I've always said that there are three fundamental aspects to Doctor Who continuity: 1) There are no mistakes, 2) it all joins together, even the bits that seem directly contradictory, and 3) sometimes the bits that explain how it all joins together without any mistakes haven't been written yet. "Head Canon" entries highlight those bits of continuity that haven't been written yet.
The second-to-last Dalek story could really fit anywhere in the Doctor's continuity; after all, the Daleks and the Doctor are both time travelers, and it's distinctly possible that Capaldi could realize he's come along much further into the timeline of his enemies than he's ever been, but the specific incarnation doesn't matter. It's well after the Desolation of Skaro, well after the Movellan Wars, well after the Time Wars, well after the Dalek Civil Wars and the Dalek/Federation Wars and all of the other bloody, nasty conflicts that we've seen over the ages. This is the era of the Final Dalek/Thal War, and it's the worst of them all.
The Thals have been opposing the Daleks from the beginning, of course. Long before the Doctor, a thousand years before the Time Lords made their first strike at opposing the Daleks, the Thals were locked in an unrelenting war with the Kaled race. They've circled round to complete pacifism in their time, and then back again. They've even allied themselves with Davros once before. But now they've been united in their desire to utterly exterminate the Dalek species. And this time, they are willing to do whatever it takes to get the job done.
When the Doctor happens upon them, he finds out that this includes remaking themselves the same way the Daleks did.

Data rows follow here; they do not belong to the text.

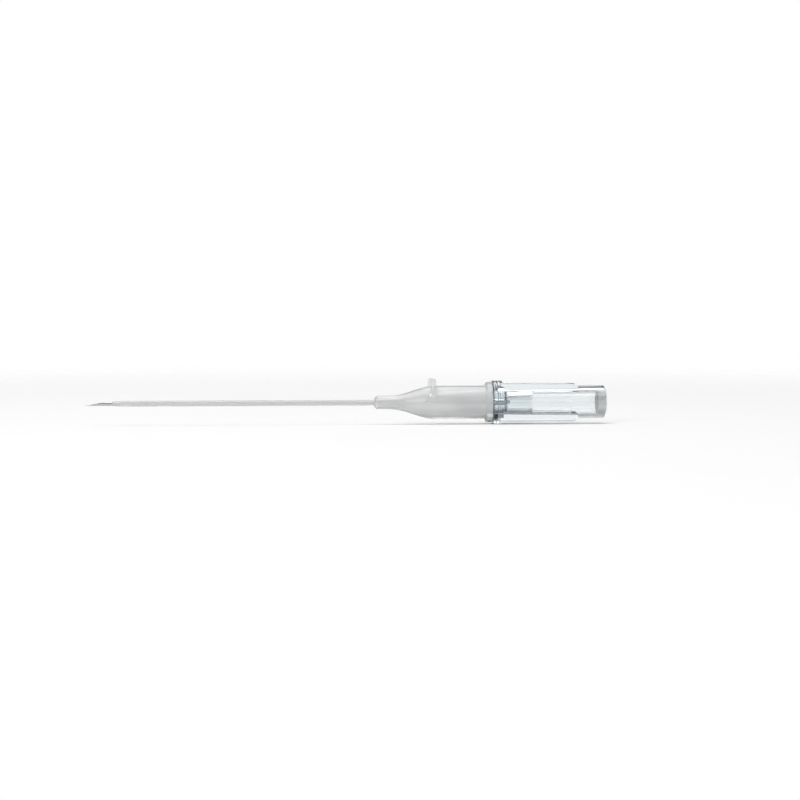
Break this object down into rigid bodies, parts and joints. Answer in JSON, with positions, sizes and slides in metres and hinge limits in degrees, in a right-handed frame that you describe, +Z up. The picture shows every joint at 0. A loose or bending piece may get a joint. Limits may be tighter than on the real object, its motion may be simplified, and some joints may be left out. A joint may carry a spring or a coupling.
{
  "type": "intravenous cannula",
  "caption": "Over-the-needle intravenous cannula: soft tube on a flared hub with push-off tab and Luer socket, bevelled steel needle, and flash chamber with grip plates and vented plug.",
  "frame": {"origin": "on the needle's axis, at the front face of the catheter hub's nose, where the tube leaves it", "axes": "-X along the tube towards the needle's point, +X towards the vent plug, +Z up, the side of the bevel and of the push-off tab"},
  "size_m": [0.1021, 0.0084, 0.0089],
  "materials": {
    "tube_polymer": "milky translucent fluoropolymer tube",
    "wedge_steel": "drawn stainless steel sheet",
    "hub_plastic": "natural translucent moulded plastic",
    "needle_steel": "ground and polished stainless steel tube",
    "needle_hub_plastic": "clear moulded plastic",
    "adhesive": "clear cured adhesive",
    "chamber_plastic": "clear moulded plastic",
    "plug_plastic": "white moulded plastic with a satin surface",
    "filter_polymer": "white sintered porous plastic"
  },
  "bodies": {
    "catheter": {"catheter_tube": "tube_polymer", "catheter_wedge": "wedge_steel", "catheter_hub": "hub_plastic"},
    "needle_unit": {"needle": "needle_steel", "needle_hub": "needle_hub_plastic", "needle_bond": "adhesive", "flash_chamber": "chamber_plastic", "vent_plug": "plug_plastic", "vent_filter": "filter_polymer"}
  },
  "joints": [
    {"name": "needle_withdrawal", "type": "slide", "parent": "catheter", "child": "needle_unit", "axis": [1, 0, 0], "range_m": [0, 0.082]}
  ]
}
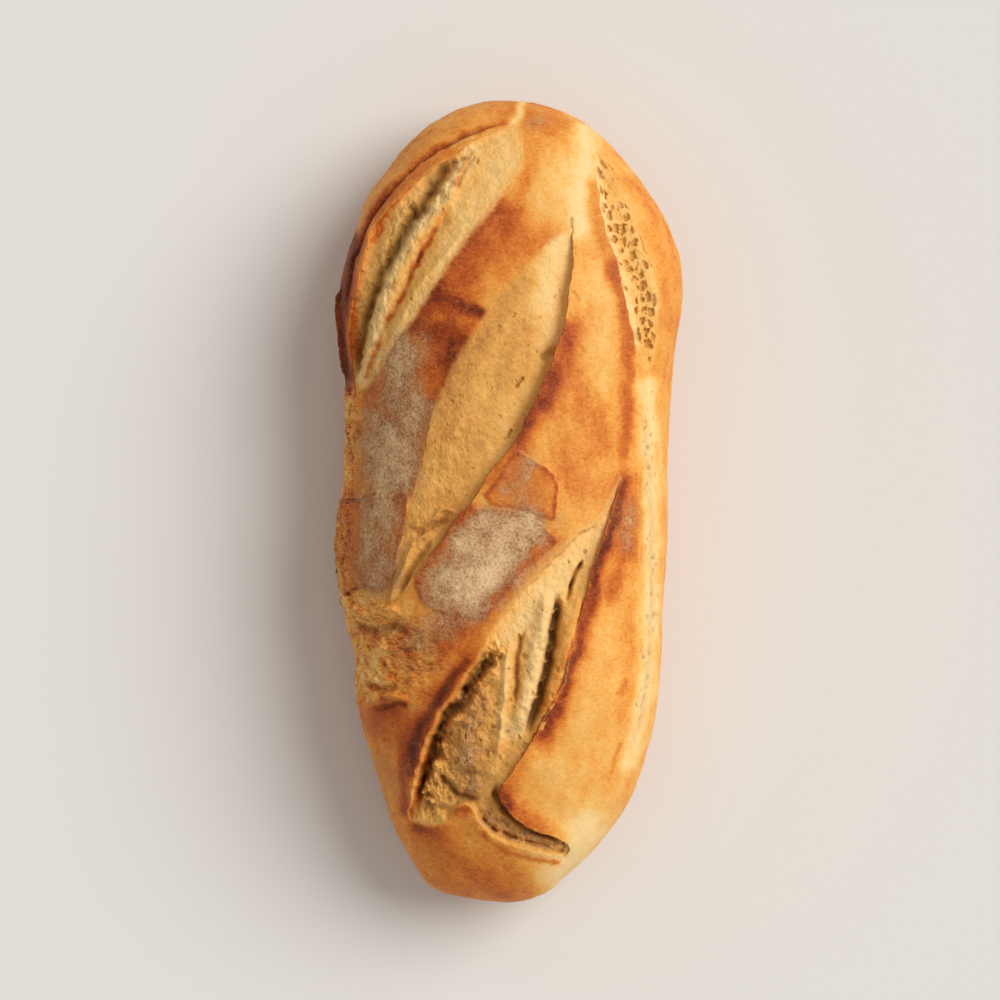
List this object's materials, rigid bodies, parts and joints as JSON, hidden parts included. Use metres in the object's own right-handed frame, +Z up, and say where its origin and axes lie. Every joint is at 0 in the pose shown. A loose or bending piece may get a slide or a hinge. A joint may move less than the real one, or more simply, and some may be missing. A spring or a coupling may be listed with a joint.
{
  "type": "country loaf",
  "caption": "Long domed hearth loaf with a flat base, slanting burst slashes, curled crust lips and torn crumb.",
  "frame": {"origin": "middle of the loaf's box, on the floor that the flat base rests on", "axes": "+Z up through the dome, +Y along the loaf towards its blunt end, +X towards the side with the pale band"},
  "size_m": [0.1292, 0.3004, 0.0806],
  "materials": {
    "crust": "matt baked crust, golden to red-brown, with a light dusting of flour; pale torn crumb in the openings"
  },
  "bodies": {
    "root": {"loaf": "crust"}
  },
  "joints": []
}
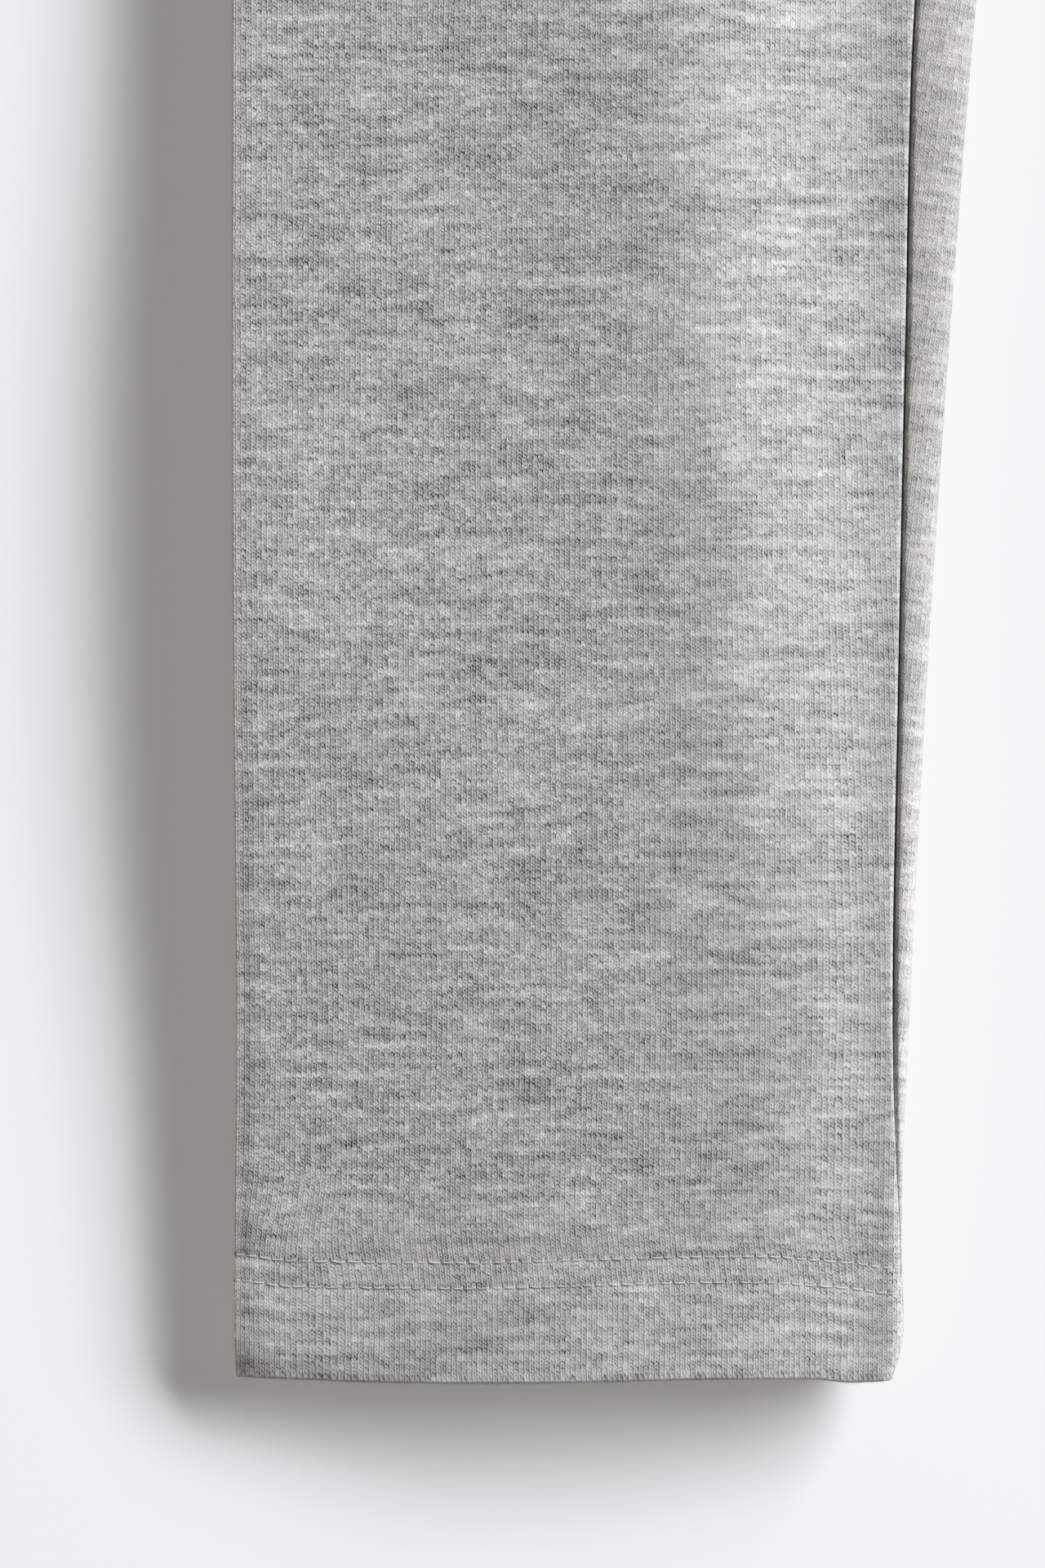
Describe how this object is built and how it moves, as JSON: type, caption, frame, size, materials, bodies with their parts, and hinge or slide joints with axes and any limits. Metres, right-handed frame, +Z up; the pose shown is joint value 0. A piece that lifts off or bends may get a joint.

They've decided that their pacifism has made them weak, unable to finish the Daleks when it was needed, and they've been taking steps to remove their mercy and pity completely. They're becoming monsters, quite willingly, because they now believe that the only thing that can stop a monster like a Dalek is a worse monster.
And the Doctor--reluctantly--helps them. He knows he's playing the part of Davros in the creation of the monstrous versions of the Thals, but he rationalizes it away with the belief that they'd only do it without his advice if he refuses. He assists them in their war, pushing back the Daleks on every front even as he worries about the tendencies towards brutality and cruelty he sees in the once-noble Thals. Until the final offensive. The Daleks are reduced to one planet, one fortress, no time travel, no space travel, no creator, no escape. This time it will be the final end for the Daleks. In twenty minutes, the Thals will bombard the planet from space until nothing living remains.
And then the Doctor discovers why the Daleks have chosen this planet to make their final stand. It has a lost colony of Thals on it. These Thals know nothing of the bitterness and hatred that have consumed their brethren; for them, the Dalek Wars are a thing of the ancient past. They don't even remember space travel. To them, this planet is Skaro.
And so the Doctor acts. With only twenty minutes left in a war that has consumed untold trillions of lives, the Doctor convinces the Thals to meet their lost cousins. The meeting awakens the empathy and compassion that the Thals tried to breed out of themselves forever, and makes them realize what they have lost. They choose the alternative path--they modify the Daleks remaining on the planet to remove their independent power supply, leaving the last Dalek survivors totally dependent on their citadel for life support. They declare this final Dalek fortress to be protected as a testament to their refusal to become their enemies--as debased as these Thal survivors realize they have become, they will not commit genocide. The Thal colony is left on "Skaro" as well, in the hopes that they can someday teach the Daleks another way of living.
And the Doctor is horrified to realize the truth--this is the "Skaro" he visited all those centuries ago, in his first incarnation. Those Daleks he encountered weren't the ancestors of the Daleks, or even an off-shoot of them; they were the last Dalek survivors, the tiny vestiges of a once-dreaded race. And he'd killed them without even knowing what he was doing. The Dalek Wars...all of them...had ended before they'd even begun for the Doctor. And all his efforts to find another way to stop the Daleks? Doomed before they even started.
On the other hand, he decides, at least for some, he knows that the threat of the Daleks is ended forever. For him? Well, that's part of being a Time Lord. He can always find himself in a time or a place where the Daleks aren't gone. Yet.